Name of beers: Battin Gambrinus; Simon Pils
Beer descriptions: 5.2% pale lager; 4.8% Pilsner
Luxembourgish word for beer: Béier (Luxembourgish), bière (French), Bier (German)
Date joined the EU: Founding member
Have I visited? Yes
The only remaining sovereign dukedom in the world, the Grand Duchy of Luxembourg might like to make itself sound big, but let’s face it, it’s quite a small place.
I’ve visited the capital, Luxembourg City, twice. The first was as a slightly grumpy 17-year old during a heatwave. No city appears pleasant in 41-degree heat. The second was during a rally in the pouring rain, where the group of demonstrators I was marching with somehow got lost. No city appears pleasant when you’re carrying a wooden placard in a downpour.
So I feel I need to give Luxembourg and its capital another chance. Which is fortunate, because I’m going for the weekend in two weeks’ time. And I’m rather excited about it. I’m also keen to visit the industrial south where I am told there are breweries and steam trains galore. My kind of place.
Luxembourg’s Chambre des Députés is a unicameral legislature with 60 Members from just four constituencies: Centre, East, North and South. Not sure what happened to the West.
It meets in the Hôtel de la Chambre situated in the centre of the capital. I’ve not visited it properly, but I have seen it from the outside. I remember describing it rather disparagingly as a semi-detached house. Before any Luxembourgish readers get apoplectic with rage, I would like to remind you that this caustic remark came from a moody and overheated teenager.

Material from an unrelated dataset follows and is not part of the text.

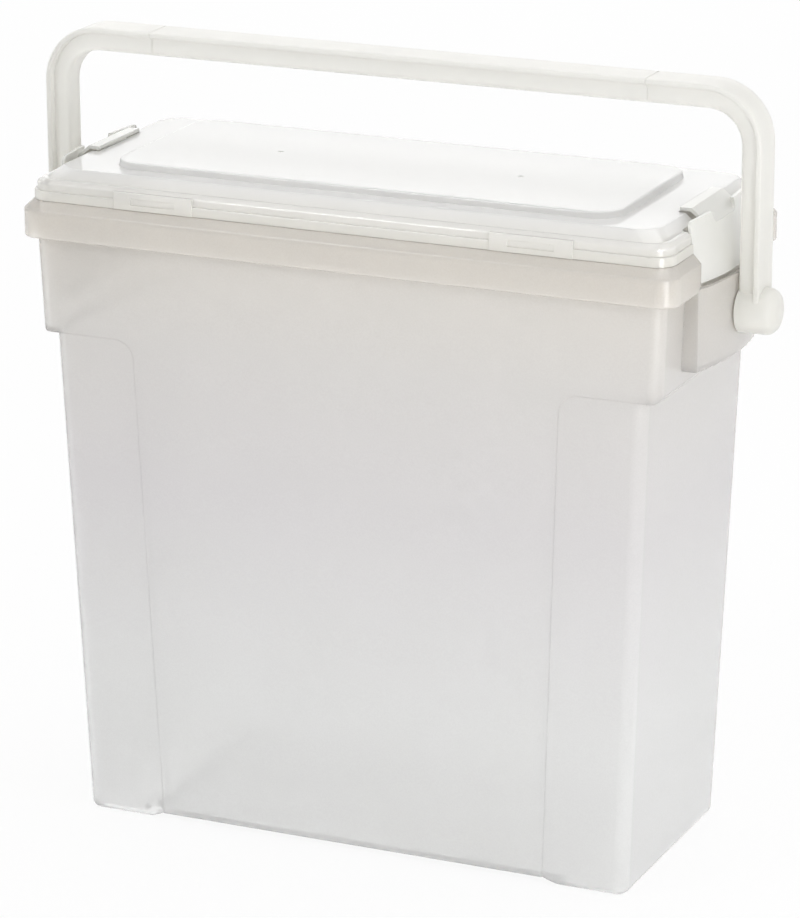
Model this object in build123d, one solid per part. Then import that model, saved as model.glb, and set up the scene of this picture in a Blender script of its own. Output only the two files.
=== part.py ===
from build123d import *
import os

# Portable scrapbook storage box: a tall drafted tub, a lift-off lid, one bail handle
# and a swing latch at each end. Millimetres, +Z up. The origin is the middle of the
# footprint: X runs along the long side, -Y is the front.

# Tub body. Heights near the mouth are measured from the top of the tub's rim, DROP
# below it and RISE above it, so that they follow the height of the tub.
BASE_LENGTH = 325.0
BASE_DEPTH = 140.4
TUB_HEIGHT = 354.2
END_DRAFT = 0.0371          # outward lean of an end wall, mm per mm of height
SIDE_DRAFT = 0.0256         # the same for the front and back walls
WALL = 2.2
FLOOR = 2.5
CORNER_RADIUS = 7.0
BOTTOM_ROUND = 4.0
STEP_DROP = 73.7            # where each end wall steps outwards
END_STEP = 8.0
STEP_ROUND = 4.0
STRIP_WIDTH = 48.0          # strip beside each lower corner, set back from the broad panel
STRIP_SETBACK = 0.6
STRIP_ROUND = 11.0
PROFILE_SLACK = 0.02        # keeps the step's rounding clear of the end wall's own face
FOOT_HEIGHT = 4.2
FOOT_LENGTH = 37.5
FOOT_RAMP = 10.0

# Rim round the mouth of the tub
RIM_DEPTH = 20.4
RIM_SLOPE = 4.8             # height of the slope above the upright outer face
RIM_OVERHANG_END = 6.8
RIM_OVERHANG_SIDE = 4.3
RIM_RADIUS = 11.0
RIM_SKIRT = 2.0
RIM_ROUND = 1.4

# Lid, every inset measured from the outer face of the rim
LID_GAP = 0.3
FLANGE_INSET = 4.3
FLANGE_TIER = 5.2           # height of the lower tier
FLANGE_LEDGE = 1.2          # width of the small ledge above it
FLANGE_RISE = 11.6
FLANGE_SHOULDER = 2.0       # height of the slope below its top
BEAD_INSET = 9.6            # inner edge of the flat crest on top of the flange
BEAD_WIDTH = 1.6
FIELD_INSET = 16.0
FIELD_RISE = 16.5
FIELD_RADIUS = 14.0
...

My former colleague from the Luxembourg Parliament is also a beer enthusiast. In fact, I’ve even tasted his home-brewed beer. It was easily the strongest beer I have ever drunk. I think I was tipsy after a single mouthful. Tasty though.
Beer in Luxembourg is dominated by big multinational breweries, predominantly brewing lagers. From what I’ve read, there is not so much of a craft beer scene, although I am looking forward to trying a few brewpubs in the capital in a few weeks.
For this tasting, Gareth and I were once again joined by my friend, Daniel. There were two Luxembourgish brews on the menu. The first was Battin Gambrinus, brewed at Brasserie Nationale in the industrial south of the country. The brewery is best known for brewing Bofferding, only acquiring the Battin beers and brand in 2005.
In terms of appearance, this lager is a really nice honey-esque colour, with a delicate roasty smell. We were all fans of the amount of carbonation – enough fizz to be a good lager, but still pleasantly smooth. As for taste, the beer reminded Daniel of Düsseldorf’s Altbier, and Gareth agreed that it was very North Germanic (it turned into a bit of a geography lesson at this point). Overall, we rather liked it: “It tastes exactly as it looks – a satisfying, full-flavoured lager”, said Gareth.
The second beer was from Brasserie Simon, a smaller brewery in the north-west of the country. We got quite excited about its Pils variety because it came in a metal bottle. Daniel was a little over-excited in fact, describing the bottle as “very, very attractive”. He practically needed a lie-down.
Once the thrill and elation of the metal bottle had passed, we got round to pouring it. The Pils is a clear, straw yellow colour with a sweet, fruity smell. It had a strong, hoppy flavour with a dry aftertaste. Between sips, Daniel and I agreed that we liked the prominent flavour, which was quite different from other Pilsners that we had tasted. Gareth drank the whole thing very quickly without comment, which he assured us meant that he liked it.
So, Luxembourg brews decent beer. It is heavily influenced by its neighbours, particularly the lager-loving Northern Germans. This is no bad thing, but it would be fun to see whether the country is able to eventually develop a craft beer scene with its own distinct, Luxembourgish flavour, whatever that might be. Strongly alcoholic, if my former colleague’s home-brew is anything to go by.